> WHAT THE TASK ASKS
Extract the complete data exactly as given.

> MATERIAL PROVIDED
########################################
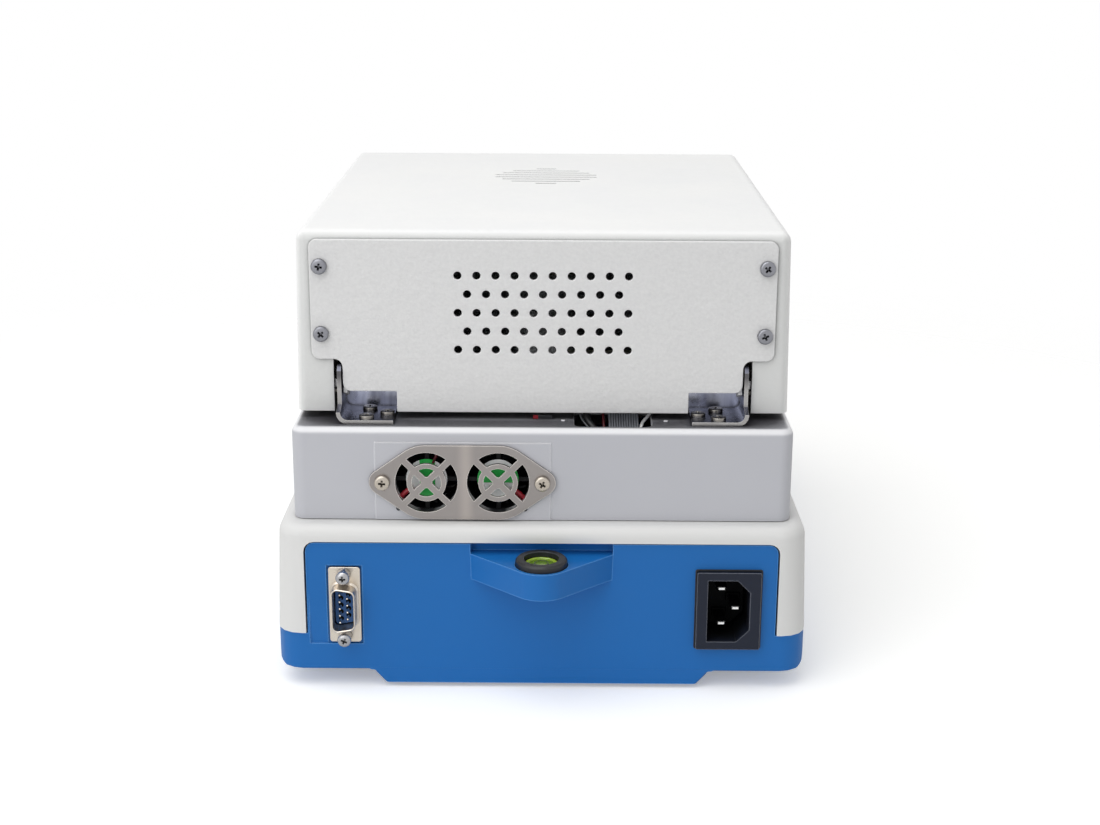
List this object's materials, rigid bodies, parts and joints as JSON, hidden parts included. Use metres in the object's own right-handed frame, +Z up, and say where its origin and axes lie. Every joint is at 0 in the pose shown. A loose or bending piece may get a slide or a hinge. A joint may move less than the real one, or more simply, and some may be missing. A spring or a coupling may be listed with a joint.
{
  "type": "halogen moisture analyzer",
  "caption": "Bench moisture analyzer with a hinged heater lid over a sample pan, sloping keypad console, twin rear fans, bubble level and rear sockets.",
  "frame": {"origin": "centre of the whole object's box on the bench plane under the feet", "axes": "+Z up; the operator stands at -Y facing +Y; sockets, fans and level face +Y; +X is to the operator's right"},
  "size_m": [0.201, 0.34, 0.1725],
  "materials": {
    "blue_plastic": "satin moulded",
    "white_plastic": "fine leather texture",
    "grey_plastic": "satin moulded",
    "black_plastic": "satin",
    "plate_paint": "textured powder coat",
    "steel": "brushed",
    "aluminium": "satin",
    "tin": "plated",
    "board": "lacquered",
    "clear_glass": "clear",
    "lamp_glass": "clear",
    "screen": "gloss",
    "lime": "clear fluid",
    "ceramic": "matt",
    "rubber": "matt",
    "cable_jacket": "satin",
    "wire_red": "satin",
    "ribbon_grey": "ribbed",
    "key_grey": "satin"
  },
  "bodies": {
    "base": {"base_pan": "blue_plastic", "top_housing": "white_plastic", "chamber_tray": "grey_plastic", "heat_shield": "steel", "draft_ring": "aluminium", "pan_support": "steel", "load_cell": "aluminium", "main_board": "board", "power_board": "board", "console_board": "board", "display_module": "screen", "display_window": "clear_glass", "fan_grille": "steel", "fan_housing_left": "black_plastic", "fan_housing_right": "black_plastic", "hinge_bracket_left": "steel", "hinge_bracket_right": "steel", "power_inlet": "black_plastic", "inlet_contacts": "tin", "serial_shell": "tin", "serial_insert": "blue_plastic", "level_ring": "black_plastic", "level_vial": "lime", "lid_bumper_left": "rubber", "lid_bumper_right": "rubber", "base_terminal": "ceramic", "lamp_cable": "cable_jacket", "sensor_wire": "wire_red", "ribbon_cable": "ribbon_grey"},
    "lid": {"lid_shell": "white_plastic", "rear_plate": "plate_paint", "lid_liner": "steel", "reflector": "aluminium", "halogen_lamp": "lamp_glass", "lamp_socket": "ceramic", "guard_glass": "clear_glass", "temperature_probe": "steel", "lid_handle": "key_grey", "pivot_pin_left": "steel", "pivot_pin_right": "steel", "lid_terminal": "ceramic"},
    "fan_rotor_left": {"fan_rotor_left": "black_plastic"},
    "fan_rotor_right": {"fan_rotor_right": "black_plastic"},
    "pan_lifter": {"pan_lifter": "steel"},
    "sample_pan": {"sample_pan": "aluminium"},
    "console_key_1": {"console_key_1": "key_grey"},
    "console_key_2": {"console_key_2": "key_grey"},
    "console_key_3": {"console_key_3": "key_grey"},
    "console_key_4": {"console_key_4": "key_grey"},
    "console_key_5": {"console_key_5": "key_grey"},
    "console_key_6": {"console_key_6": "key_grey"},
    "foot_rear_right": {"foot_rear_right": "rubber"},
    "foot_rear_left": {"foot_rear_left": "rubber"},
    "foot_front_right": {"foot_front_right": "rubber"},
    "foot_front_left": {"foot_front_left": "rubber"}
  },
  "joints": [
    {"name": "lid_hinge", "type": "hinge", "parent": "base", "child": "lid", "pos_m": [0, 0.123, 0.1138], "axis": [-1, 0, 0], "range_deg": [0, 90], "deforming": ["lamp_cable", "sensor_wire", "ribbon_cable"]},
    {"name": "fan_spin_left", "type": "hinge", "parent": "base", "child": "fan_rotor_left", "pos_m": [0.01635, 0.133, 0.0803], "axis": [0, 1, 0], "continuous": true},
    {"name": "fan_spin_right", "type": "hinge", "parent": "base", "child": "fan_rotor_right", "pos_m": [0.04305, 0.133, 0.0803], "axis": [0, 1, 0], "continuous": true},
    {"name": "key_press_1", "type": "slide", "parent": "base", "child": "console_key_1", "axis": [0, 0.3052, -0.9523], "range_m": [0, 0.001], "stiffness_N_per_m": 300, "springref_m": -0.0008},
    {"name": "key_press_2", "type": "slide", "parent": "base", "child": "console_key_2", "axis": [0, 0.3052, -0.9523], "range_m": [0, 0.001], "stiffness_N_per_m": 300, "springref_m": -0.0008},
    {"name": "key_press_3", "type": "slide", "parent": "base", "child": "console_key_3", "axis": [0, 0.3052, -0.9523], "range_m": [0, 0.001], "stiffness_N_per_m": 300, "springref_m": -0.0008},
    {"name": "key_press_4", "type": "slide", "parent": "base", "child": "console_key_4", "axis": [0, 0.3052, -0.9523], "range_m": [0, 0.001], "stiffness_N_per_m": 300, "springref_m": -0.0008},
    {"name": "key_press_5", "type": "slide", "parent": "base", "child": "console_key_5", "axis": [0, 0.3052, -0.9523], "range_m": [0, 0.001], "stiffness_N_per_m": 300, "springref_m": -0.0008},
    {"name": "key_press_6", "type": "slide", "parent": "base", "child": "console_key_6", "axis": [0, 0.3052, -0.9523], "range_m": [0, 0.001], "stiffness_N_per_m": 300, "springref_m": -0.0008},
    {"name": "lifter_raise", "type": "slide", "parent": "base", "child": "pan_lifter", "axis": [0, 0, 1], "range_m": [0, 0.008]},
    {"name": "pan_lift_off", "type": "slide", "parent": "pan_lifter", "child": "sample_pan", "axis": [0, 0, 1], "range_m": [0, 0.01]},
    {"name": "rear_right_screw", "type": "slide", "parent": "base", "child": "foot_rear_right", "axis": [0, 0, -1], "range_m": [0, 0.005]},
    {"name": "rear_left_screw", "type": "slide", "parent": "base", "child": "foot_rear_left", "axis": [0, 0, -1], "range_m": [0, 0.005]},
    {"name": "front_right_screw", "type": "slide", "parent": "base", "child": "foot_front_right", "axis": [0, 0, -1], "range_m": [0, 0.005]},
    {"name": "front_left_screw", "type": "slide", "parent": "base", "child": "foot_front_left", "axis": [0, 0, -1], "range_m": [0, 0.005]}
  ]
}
########################################
> WRITTEN RESPONSE
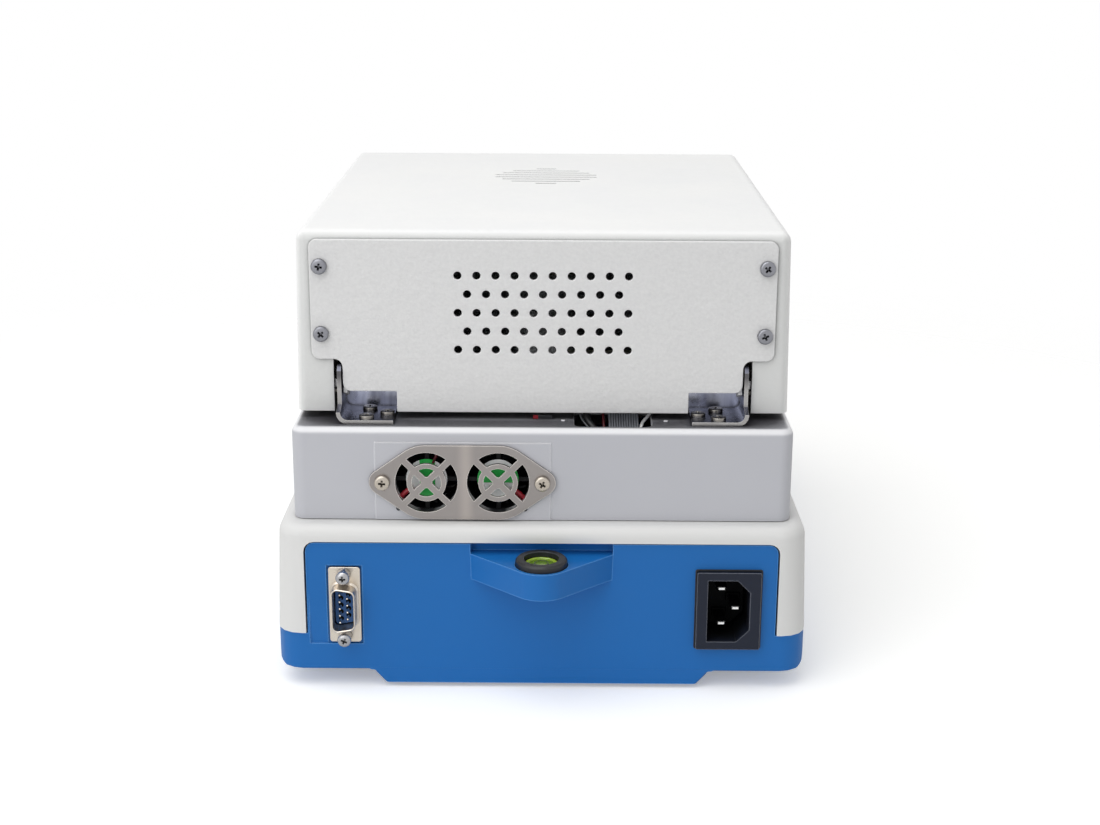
List this object's materials, rigid bodies, parts and joints as JSON, hidden parts included. Use metres in the object's own right-handed frame, +Z up, and say where its origin and axes lie. Every joint is at 0 in the pose shown. A loose or bending piece may get a slide or a hinge. A joint may move less than the real one, or more simply, and some may be missing. A spring or a coupling may be listed with a joint.
{
  "type": "halogen moisture analyzer",
  "caption": "Bench moisture analyzer with a hinged heater lid over a sample pan, sloping keypad console, twin rear fans, bubble level and rear sockets.",
  "frame": {"origin": "centre of the whole object's box on the bench plane under the feet", "axes": "+Z up; the operator stands at -Y facing +Y; sockets, fans and level face +Y; +X is to the operator's right"},
  "size_m": [0.201, 0.34, 0.1725],
  "materials": {
    "blue_plastic": "satin moulded",
    "white_plastic": "fine leather texture",
    "grey_plastic": "satin moulded",
    "black_plastic": "satin",
    "plate_paint": "textured powder coat",
    "steel": "brushed",
    "aluminium": "satin",
    "tin": "plated",
    "board": "lacquered",
    "clear_glass": "clear",
    "lamp_glass": "clear",
    "screen": "gloss",
    "lime": "clear fluid",
    "ceramic": "matt",
    "rubber": "matt",
    "cable_jacket": "satin",
    "wire_red": "satin",
    "ribbon_grey": "ribbed",
    "key_grey": "satin"
  },
  "bodies": {
    "base": {"base_pan": "blue_plastic", "top_housing": "white_plastic", "chamber_tray": "grey_plastic", "heat_shield": "steel", "draft_ring": "aluminium", "pan_support": "steel", "load_cell": "aluminium", "main_board": "board", "power_board": "board", "console_board": "board", "display_module": "screen", "display_window": "clear_glass", "fan_grille": "steel", "fan_housing_left": "black_plastic", "fan_housing_right": "black_plastic", "hinge_bracket_left": "steel", "hinge_bracket_right": "steel", "power_inlet": "black_plastic", "inlet_contacts": "tin", "serial_shell": "tin", "serial_insert": "blue_plastic", "level_ring": "black_plastic", "level_vial": "lime", "lid_bumper_left": "rubber", "lid_bumper_right": "rubber", "base_terminal": "ceramic", "lamp_cable": "cable_jacket", "sensor_wire": "wire_red", "ribbon_cable": "ribbon_grey"},
    "lid": {"lid_shell": "white_plastic", "rear_plate": "plate_paint", "lid_liner": "steel", "reflector": "aluminium", "halogen_lamp": "lamp_glass", "lamp_socket": "ceramic", "guard_glass": "clear_glass", "temperature_probe": "steel", "lid_handle": "key_grey", "pivot_pin_left": "steel", "pivot_pin_right": "steel", "lid_terminal": "ceramic"},
    "fan_rotor_left": {"fan_rotor_left": "black_plastic"},
    "fan_rotor_right": {"fan_rotor_right": "black_plastic"},
    "pan_lifter": {"pan_lifter": "steel"},
    "sample_pan": {"sample_pan": "aluminium"},
    "console_key_1": {"console_key_1": "key_grey"},
    "console_key_2": {"console_key_2": "key_grey"},
    "console_key_3": {"console_key_3": "key_grey"},
    "console_key_4": {"console_key_4": "key_grey"},
    "console_key_5": {"console_key_5": "key_grey"},
    "console_key_6": {"console_key_6": "key_grey"},
    "foot_rear_right": {"foot_rear_right": "rubber"},
    "foot_rear_left": {"foot_rear_left": "rubber"},
    "foot_front_right": {"foot_front_right": "rubber"},
    "foot_front_left": {"foot_front_left": "rubber"}
  },
  "joints": [
    {"name": "lid_hinge", "type": "hinge", "parent": "base", "child": "lid", "pos_m": [0, 0.123, 0.1138], "axis": [-1, 0, 0], "range_deg": [0, 90], "deforming": ["lamp_cable", "sensor_wire", "ribbon_cable"]},
    {"name": "fan_spin_left", "type": "hinge", "parent": "base", "child": "fan_rotor_left", "pos_m": [0.01635, 0.133, 0.0803], "axis": [0, 1, 0], "continuous": true},
    {"name": "fan_spin_right", "type": "hinge", "parent": "base", "child": "fan_rotor_right", "pos_m": [0.04305, 0.133, 0.0803], "axis": [0, 1, 0], "continuous": true},
    {"name": "key_press_1", "type": "slide", "parent": "base", "child": "console_key_1", "axis": [0, 0.3052, -0.9523], "range_m": [0, 0.001], "stiffness_N_per_m": 300, "springref_m": -0.0008},
    {"name": "key_press_2", "type": "slide", "parent": "base", "child": "console_key_2", "axis": [0, 0.3052, -0.9523], "range_m": [0, 0.001], "stiffness_N_per_m": 300, "springref_m": -0.0008},
    {"name": "key_press_3", "type": "slide", "parent": "base", "child": "console_key_3", "axis": [0, 0.3052, -0.9523], "range_m": [0, 0.001], "stiffness_N_per_m": 300, "springref_m": -0.0008},
    {"name": "key_press_4", "type": "slide", "parent": "base", "child": "console_key_4", "axis": [0, 0.3052, -0.9523], "range_m": [0, 0.001], "stiffness_N_per_m": 300, "springref_m": -0.0008},
    {"name": "key_press_5", "type": "slide", "parent": "base", "child": "console_key_5", "axis": [0, 0.3052, -0.9523], "range_m": [0, 0.001], "stiffness_N_per_m": 300, "springref_m": -0.0008},
    {"name": "key_press_6", "type": "slide", "parent": "base", "child": "console_key_6", "axis": [0, 0.3052, -0.9523], "range_m": [0, 0.001], "stiffness_N_per_m": 300, "springref_m": -0.0008},
    {"name": "lifter_raise", "type": "slide", "parent": "base", "child": "pan_lifter", "axis": [0, 0, 1], "range_m": [0, 0.008]},
    {"name": "pan_lift_off", "type": "slide", "parent": "pan_lifter", "child": "sample_pan", "axis": [0, 0, 1], "range_m": [0, 0.01]},
    {"name": "rear_right_screw", "type": "slide", "parent": "base", "child": "foot_rear_right", "axis": [0, 0, -1], "range_m": [0, 0.005]},
    {"name": "rear_left_screw", "type": "slide", "parent": "base", "child": "foot_rear_left", "axis": [0, 0, -1], "range_m": [0, 0.005]},
    {"name": "front_right_screw", "type": "slide", "parent": "base", "child": "foot_front_right", "axis": [0, 0, -1], "range_m": [0, 0.005]},
    {"name": "front_left_screw", "type": "slide", "parent": "base", "child": "foot_front_left", "axis": [0, 0, -1], "range_m": [0, 0.005]}
  ]
}